[WHAT NEEDS TO BE DONE]
Each line containing the word "type" must be reported.

Saved data entries:
· · · ·

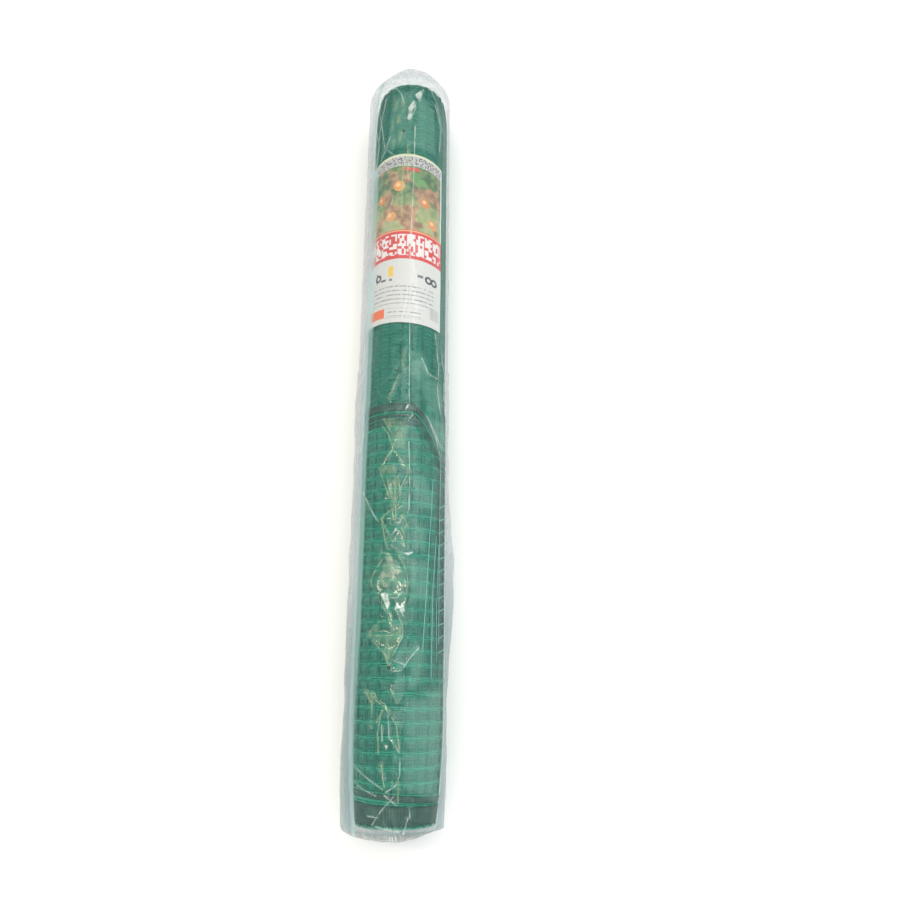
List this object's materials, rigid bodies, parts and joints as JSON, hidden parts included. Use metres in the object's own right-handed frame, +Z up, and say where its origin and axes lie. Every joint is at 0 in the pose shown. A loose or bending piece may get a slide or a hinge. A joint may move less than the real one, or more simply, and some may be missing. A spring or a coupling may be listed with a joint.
{
  "type": "animal fence net roll",
  "caption": "Roll of green 16 mm animal fence net, 1 m long, lying in its clear film bag with a printed sheet.",
  "frame": {"origin": "on the floor, under the middle of the whole package's box", "axes": "+Z up, +Y along the roll towards its far end, the one with the printed sheet and the gathered film"},
  "size_m": [0.1322, 1.0528, 0.1122],
  "materials": {
    "net": "satin",
    "film": "gloss",
    "label": "satin"
  },
  "bodies": {
    "root": {"net_roll": "net", "film_bag": "film", "label_sheet": "label"}
  },
  "joints": []
}
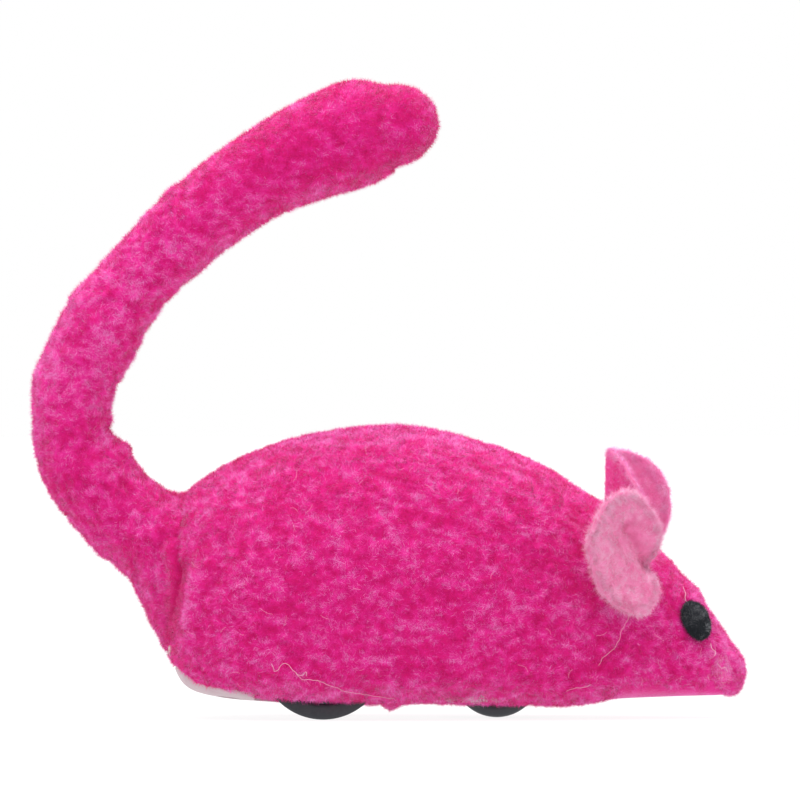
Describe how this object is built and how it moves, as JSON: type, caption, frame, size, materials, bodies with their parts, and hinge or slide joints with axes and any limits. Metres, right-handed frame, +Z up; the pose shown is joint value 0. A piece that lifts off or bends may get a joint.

· · · ·

[EXERCISE ANSWER]
  "type": "animal fence net roll",
Describe how this object is built and how it moves, as JSON: type, caption, frame, size, materials, bodies with their parts, and hinge or slide joints with axes and any limits. Metres, right-handed frame, +Z up; the pose shown is joint value 0. A piece that lifts off or bends may get a joint.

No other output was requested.